I feel every confidence that you will again enter upon this subject with a view alone to give to the constitution a correct construction; and I confidently trust that with that as your object, together with the advantage of the time and reflection you have had, you will not fail to arrive at a conclusion which will leave nothing for doubt or dissatisfaction.

I cannot close this communication without calling your attention to the manifest imperfections in the existing laws for the collection of the Revenue, which would have been alone sufficient to have induced a called session. That a public credit should at all times be sustained, is of the highest importance to the faithful administration of the Government; but such are the imperfections of the present system, that although the taxes are nominally high, yet the amount of the actual receipts into the Treasury will fall far short of the charges upon it. The defect proceeds principally from the mode of assessment, and I would recommend a total change of the system, and would suggest the propriety of so framing the law as to require the property of each individual to be given into one assessors only, to require the lands to be designated by townships, ranges, quarter sections, &c. and to reinstate the old mode of classification.


Cahawba, June 4th, 1821.


On motion of Mr. Chapman, Ordered, That 300 copies of the foregoing message be printed for the use of the members of this House.

On motion of Mr. Chambers, Ordered, that, that part of the Governor's message which relates to the apportionment of Representatives and Senators throughout the different counties of this State, be refered to a select committee: whereupon Messrs. Chambers, Edmondson, Hill, Jackson, Armstrong of Mobile, Walker and Perry were appointed the said committee.

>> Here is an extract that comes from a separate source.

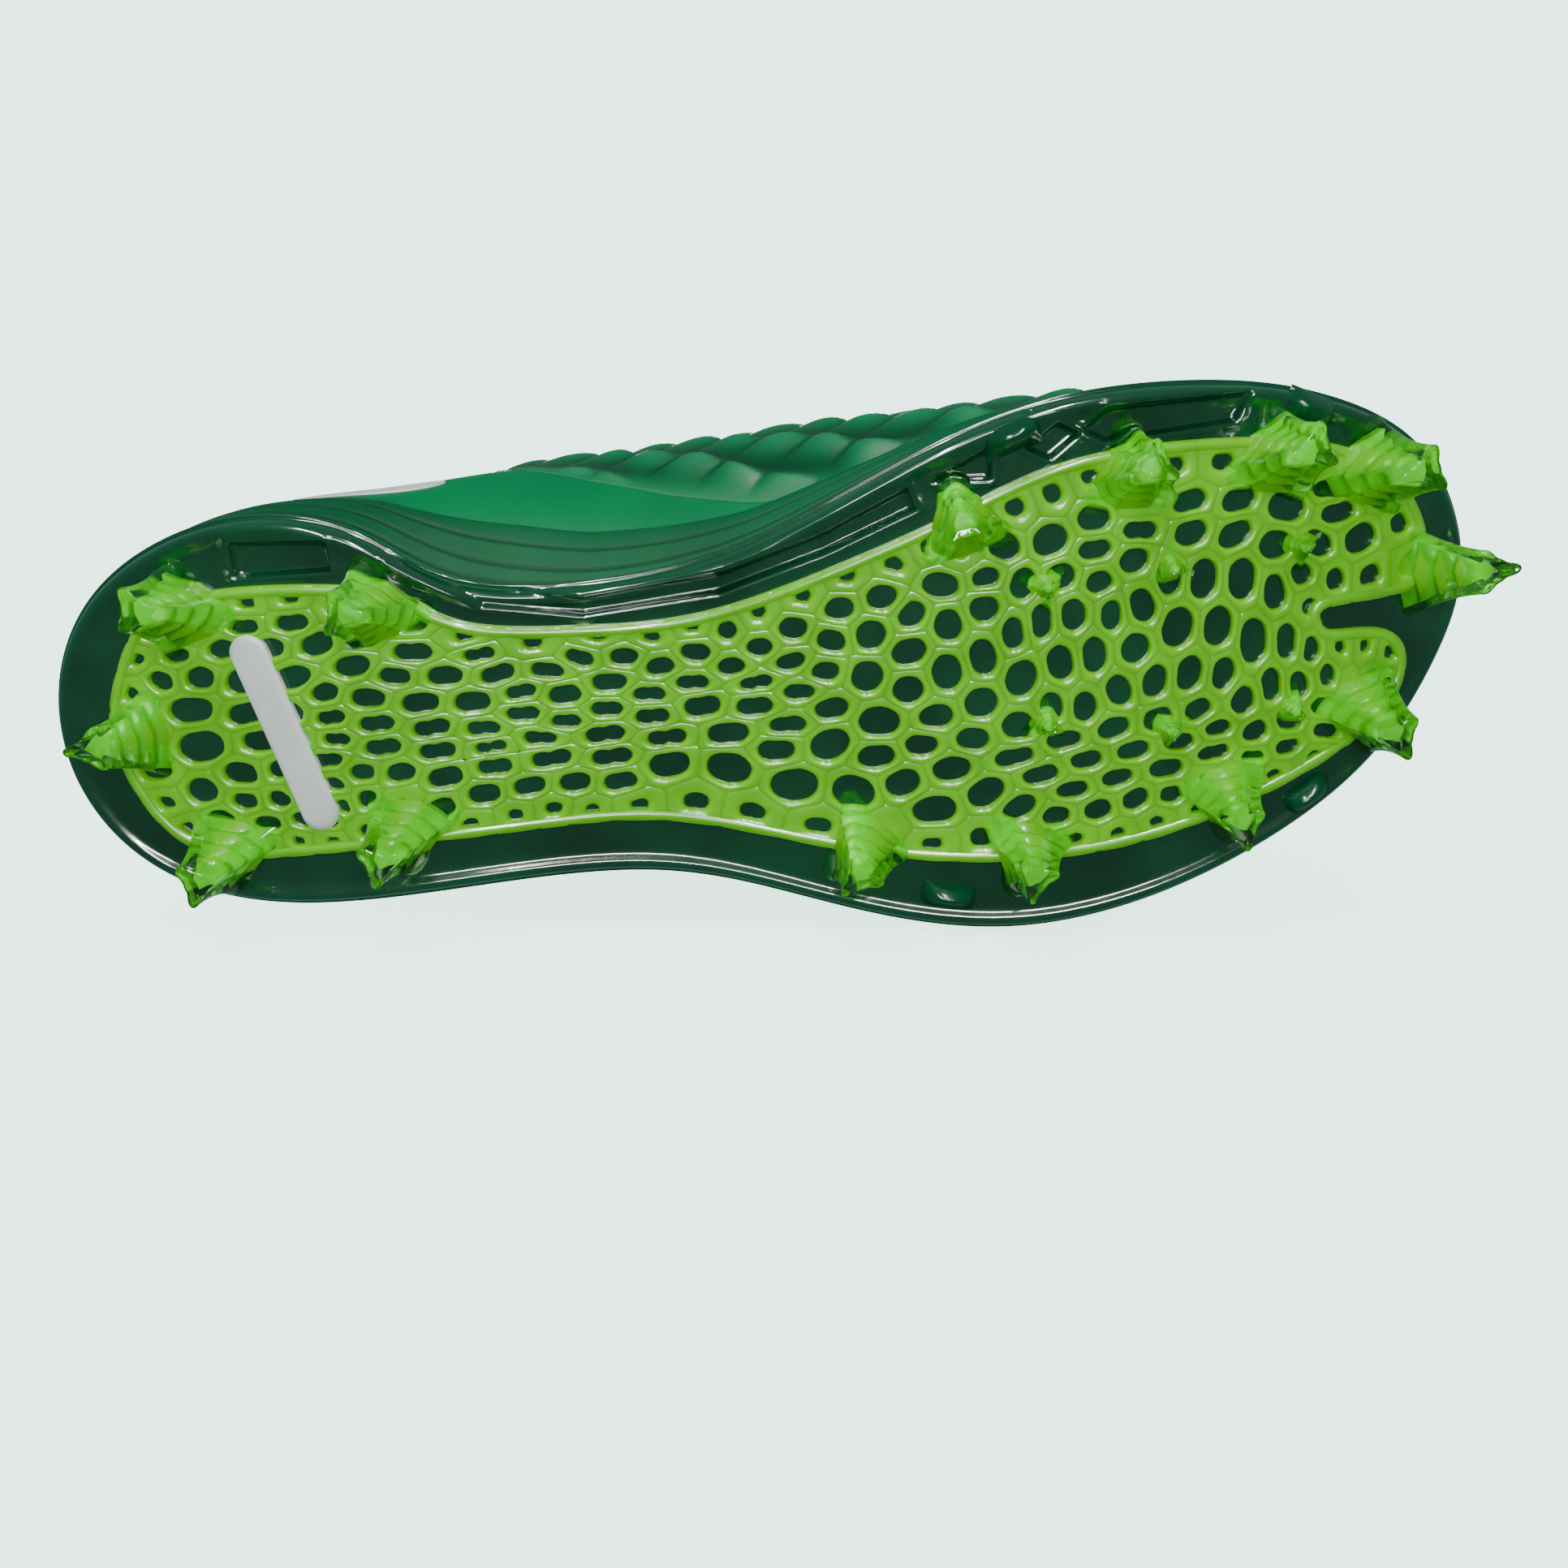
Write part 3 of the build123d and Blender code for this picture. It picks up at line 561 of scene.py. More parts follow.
def upper_surface(station, height):
    """Points of the upper.

    station runs once round the boot, 0 at the back of the heel and 13 at the
    toe, and height runs from 0 at the plate to 1 at the top line.  Each rib is
    a cubic Bezier curve: up from the plate's edge, out to the widest line and
    in to the collar, the throat or the ridge of the toe.  Over the inner side
    of the instep the two middle points are pushed out by a bell."""
    t, v = np.broadcast_arrays(np.asarray(station, float), np.asarray(height, float))
    fold = folded(t)
    foot = spline_value(FOOT_LOOP, t, True)
    wide = spline_value(WIDE_LOOP, t, True)
    top = spline_value(TOP_LOOP, t, True)
    gap = spline_value(GAP_LOOP, t, True)[..., 0]
    edge = np.sqrt(np.clip(1 - ((fold - THROAT_START) / (THROAT_END - THROAT_START)) ** 2, 0, 1))
    end_gap = np.sign(STATIONS - t % LOOP) * TOP_LINE[THROAT_START][3] * edge
    gap = np.where(fold > THROAT_START, end_gap, gap)
    arch, low, high = np.moveaxis(spline_value(SHAPE_LOOP, t, True), -1, 0)
    centre = spline_value([(p[0], p[1]) for p in TOP_LINE], np.clip(fold, 0, STATIONS), False)
    inward = centre - foot
    inward /= np.maximum(np.linalg.norm(inward, axis=-1, keepdims=True), 1e-9)
    foot = foot + FOOT_INSET * inward
    top[..., 1] += gap
    z0 = sole_height(foot[..., 0]) + PLATE_THICKNESS
    rise = top[..., 2] - z0
    a, a_z = foot, z0
    b, b_z = foot + LOW_REACH * (wide - foot), z0 + low * rise
    full = (wide - END_WEIGHT * (foot + top[..., :2]) - MIDDLE_WEIGHT * b) / MIDDLE_WEIGHT
    curl = top[..., :2] + CURL_REACH * (b - top[..., :2])
    c = full + arch[..., None] * (curl - full)
    c_z = z0 + high * rise
    bulge = INSTEP_BULGE * bell(t % LOOP, BULGE_STATION, BULGE_WIDTH)
    b[..., 1] -= bulge
    c[..., 1] -= 0.5 * bulge
    weights = ((1 - v) ** 3, 3 * (1 - v) ** 2 * v, 3 * (1 - v) * v ** 2, v ** 3)
    flat = sum(w[..., None] * q for w, q in zip(weights, (a, b, c, top[..., :2])))
    z = sum(w * q for w, q in zip(weights, (a_z, b_z, c_z, top[..., 2])))
    return with_height(flat, z)


def upper_point(station, height):
    """Points and outward normals of the upper at any places of the same shape."""
    e = NORMAL_STEP
    p = upper_surface(station, height)
    dt = upper_surface(np.add(station, e), height) - upper_surface(np.subtract(station, e), height)
    v_low, v_high = np.clip(height - e, 0, 1), np.clip(height + e, 0, 1)
    dv = upper_surface(station, v_high) - upper_surface(station, v_low)
    n = np.cross(dv, dt)
    n /= np.maximum(np.linalg.norm(n, axis=-1, keepdims=True), 1e-9)
    n *= np.where(((p - BOOT_MIDDLE) * n).sum(-1, keepdims=True) < 0, -1, 1)
    return p, n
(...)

On motion of Mr. Moore of Madison, that part of the message which relates to the revenue was referred to a select committee, consisting of Messrs. Moore of Madison, Cook, Isaac Brown, Morton, Fitzpatrick of Montgomery, Abercrombie and Clay.

On motion of Mr. McVay, Ordered,  That there be a select committee appointed to inquire into the expediency of reducing the compensation of the members of the General Assembly; with leave to report by bill or otherwise, and Messrs. McVay, Draughon, Weedon, Shackleford, John Brown, Perkins and Chapman were appointed said committee.

And then the House adjourned till to-morrow morning 9 o'clock.